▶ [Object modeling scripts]

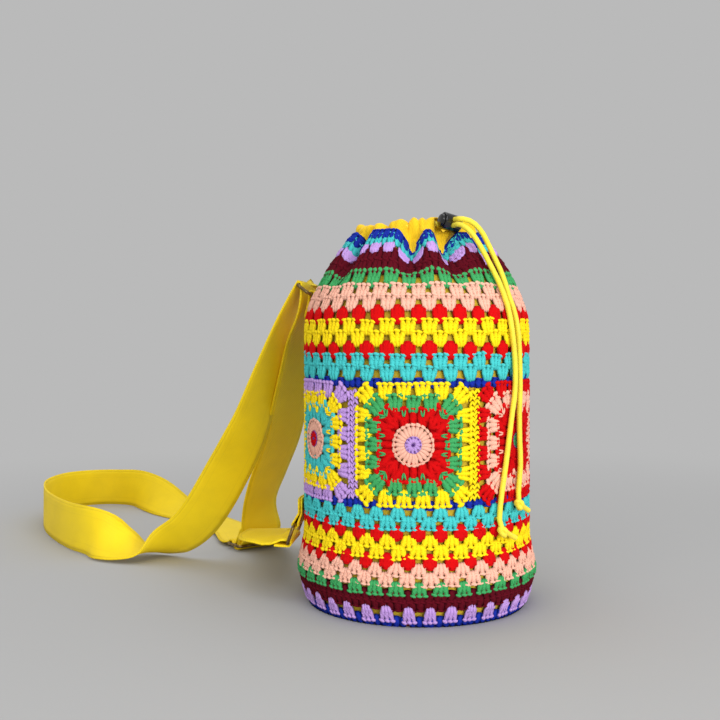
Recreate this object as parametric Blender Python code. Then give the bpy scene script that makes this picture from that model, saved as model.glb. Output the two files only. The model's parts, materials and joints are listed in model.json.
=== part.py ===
"""Crochet drawstring bag: granny squares, lining, cord lock and webbing sling.

Metres, +Z up. The origin is the middle of the base, on the floor. The front of
the bag looks along -Y. Angles round the bag are measured from the front towards
+X, so a point of the wall is (r sin a, -r cos a, z).
"""
import math

import bmesh
import bpy
from mathutils import Matrix, Vector

# Fit between neighbours, and yarn and cloth thicknesses
CLEARANCE = 0.0003
LAYER_CLEARANCE = 0.0008
LINING_GAP = 0.0013
CROCHET_THICKNESS = 0.0042
CLUSTER_RELIEF = 0.0016
LINING_THICKNESS = 0.0012

# Bag body
BODY_RADIUS = 0.100
FOOT_FLARE = 0.0055
FOOT_FLARE_HEIGHT = 0.032
FOOT_FLARE_SPREAD = 0.018
FOOT_TUCK = 0.004
FOOT_TUCK_HEIGHT = 0.020
NECK_RADIUS = 0.057
SHOULDER_DROP = 0.082
SHOULDER_POWER = 1.8
BASE_THICKNESS = 0.004
BASE_ROUNDS = 3
BASE_GROOVE = 0.009
BASE_EDGE = 0.001
SEAM_LIFT = 0.0004

# Crochet: one cluster is three long stitches, and each row is worked off the last
CLUSTERS_ROUND = 30
COLUMNS = 2 * CLUSTERS_ROUND
SQUARES_ROUND = 6
SQUARE_HEIGHT = 0.091
SQUARE_TURN = math.radians(-2)
WEDGE_WIDE = math.radians(0.9)
WEDGE_NARROW = math.radians(0.1)
LOWER_ROWS = (
    ("blue", 0.0080), ("lilac", 0.0080), ("maroon", 0.0070), ("maroon", 0.0070),
    ("green", 0.0065), ("pink", 0.0070), ("pink", 0.0070), ("red", 0.0070),
    ("yellow", 0.0075), ("yellow", 0.0075), ("red", 0.0075), ("turquoise", 0.0075),
    ("turquoise", 0.0075), ("blue", 0.0050),
)
UPPER_ROWS = (
    ("blue", 0.0060), ("turquoise", 0.0090), ("turquoise", 0.0090), ("red", 0.0095),
    ("yellow", 0.0095), ("yellow", 0.0095), ("red", 0.0100), ("pink", 0.0095),
    ("pink", 0.0095), ("green", 0.0115), ("maroon", 0.0090), ("maroon", 0.0090),
    ("lilac", 0.0070), ("turquoise", 0.0055), ("blue", 0.0055),
)
LOWER_OPEN_ROWS = (4, 7)
UPPER_OPEN_ROWS = (3, 6)
# Share of an open row's height that stays solid above and below its gaps
GAP_MARGIN = 0.14
SQUARE_COLOURS = (
    ("lilac", "pink", "red", "green", "yellow"),
    ("green", "red", "pink", "red", "red"),
    ("yellow", "turquoise", "maroon", "pink", "blue"),
    ("pink", "lilac", "blue", "yellow", "green"),
    ("turquoise", "yellow", "green", "lilac", "maroon"),
    ("red", "pink", "turquoise", "yellow", "lilac"),
)
SQUARE_SIDES = 24
# Each round of a square: share of the half side, squareness, depth, colour band
SQUARE_ROUNDS = (
    (0.24, 0.0, 0.0, 0), (0.36, 0.1, 1.0, 1), (0.50, 0.5, 0.2, 2),
    (0.60, 0.8, 1.0, 2), (0.74, 0.9, 0.0, 3), (0.83, 1.0, 0.9, 3),
    (0.96, 1.0, 0.2, 4), (1.00, 1.0, 0.9, 4),
)
SQUARE_GAP_ROUND = 6
SCALLOPED_SHARES = (0.4, 0.8)
HUB_SINK = 0.6
EDGE_RELIEF = 0.5

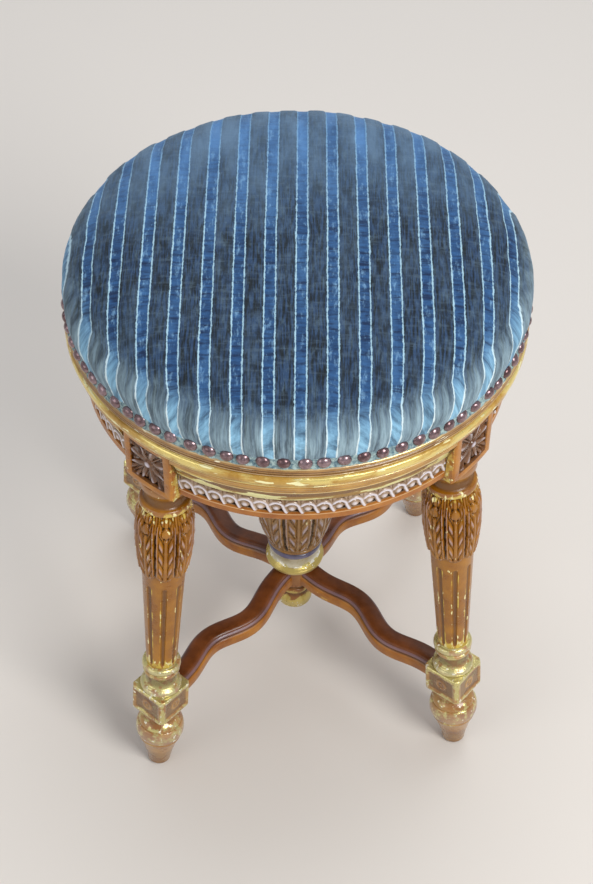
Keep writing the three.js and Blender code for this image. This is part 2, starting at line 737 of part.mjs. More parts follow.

▶ [PROBLEM DETAILS]
Starting at the top of the data above, repeat every line exactly until the line containing "and webbing sling." has been given, then stop.

▶ [FINISHED EXERCISE]
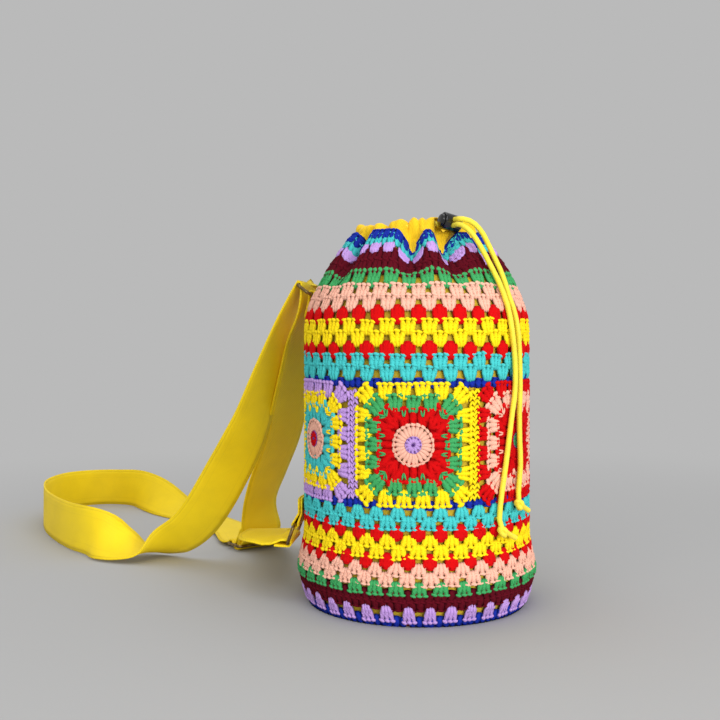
Recreate this object as parametric Blender Python code. Then give the bpy scene script that makes this picture from that model, saved as model.glb. Output the two files only. The model's parts, materials and joints are listed in model.json.
=== part.py ===
"""Crochet drawstring bag: granny squares, lining, cord lock and webbing sling.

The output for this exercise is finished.